▶ **Task goal**
Go from the first line to the line with "of the footprint." and return those lines verbatim, ends included.

▶ **Data**
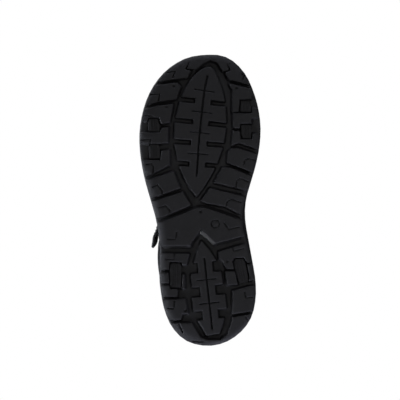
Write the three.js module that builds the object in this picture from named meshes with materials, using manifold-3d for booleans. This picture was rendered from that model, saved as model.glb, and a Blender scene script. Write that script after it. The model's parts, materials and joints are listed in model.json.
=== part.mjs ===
// A right-foot strappy sport sandal: a lugged rubber outsole, a foam midsole with a shank plate in a pocket,
// a rimmed footbed, and an upper of webbing straps that close with plastic rings and hook-and-loop ends.
//
// Millimetres. +X is the lateral (outer) side, +Y the toe, +Z up. The ground is at z = 0 and the origin is
// the middle of the footprint.

import * as THREE from "three";
import { mergeVertices } from "three/addons/utils/BufferGeometryUtils.js";
import Module from "manifold-3d";

const wasm = await Module();
wasm.setup();

// ---------------------------------------------------------------- driving dimensions

const SOLE_LENGTH = 291;
const SOLE_WIDTH = 120.7;
const LUG_HEIGHT = 4;
const OUTSOLE_BASE = 3;
const TOE_SPRING = 13; // how far the toe's tread lifts off the ground
const TOE_SPRING_FROM = 60; // Y where it starts to lift
const HEEL_BEVEL = 5;
const HEEL_BEVEL_FROM = -100;
const MIDSOLE_TOP_HEEL = 31;
const MIDSOLE_TOP_BALL = 24;
const FOOTBED_THICKNESS = 4.5;
const FOOTBED_RIM = 2.5; // how far its rim stands above its bed
const RIM_WIDTH = 6;
const GAP = 0.33; // between pieces that touch
const WEBBING = 1.8; // webbing thickness
const PATCH = 1.2; // hook or loop tape thickness
const BAR_RADIUS = 1.4; // of a ring's bars
const FOLD_RADIUS = BAR_RADIUS + 0.3 + WEBBING / 2; // webbing centre line round a bar
const FOLD_CLEARANCE = 3.5; // length of webbing left free at a fold, so that the end can swing open
const SLOT_CLEARANCE = 0.8;
const TAB_LENGTH = 11;
const TAB_THICKNESS = 2.6;
const QUARTER = 2.4; // side panel thickness

// ---------------------------------------------------------------- geometry helpers

const degrees = (angle) => (angle * Math.PI) / 180;
const clamp01 = (t) => Math.min(1, Math.max(0, t));
const ease = (t) => clamp01(t) ** 2 * (3 - 2 * clamp01(t));
const mix = (a, b, t) => a + (b - a) * t;

function solidOf(geometry) {
  const bare = geometry.index ? geometry.toNonIndexed() : geometry.clone();
  const positions = new THREE.BufferGeometry().setAttribute("position", bare.getAttribute("position"));
  const merged = mergeVertices(positions, 1e-4);
  return new wasm.Manifold(
    new wasm.Mesh({
      numProp: 3,
      vertProperties: merged.attributes.position.array,
      triVerts: new Uint32Array(merged.index.array),
    }),
  );
}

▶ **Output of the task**
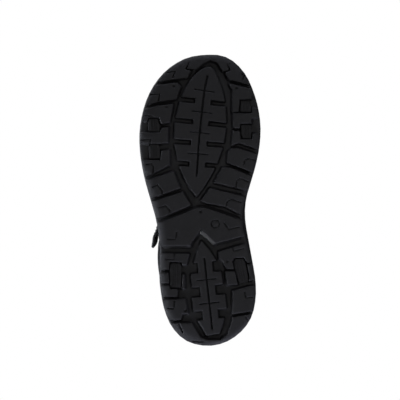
Write the three.js module that builds the object in this picture from named meshes with materials, using manifold-3d for booleans. This picture was rendered from that model, saved as model.glb, and a Blender scene script. Write that script after it. The model's parts, materials and joints are listed in model.json.
=== part.mjs ===
// A right-foot strappy sport sandal: a lugged rubber outsole, a foam midsole with a shank plate in a pocket,
// a rimmed footbed, and an upper of webbing straps that close with plastic rings and hook-and-loop ends.
//
// Millimetres. +X is the lateral (outer) side, +Y the toe, +Z up. The ground is at z = 0 and the origin is
// the middle of the footprint.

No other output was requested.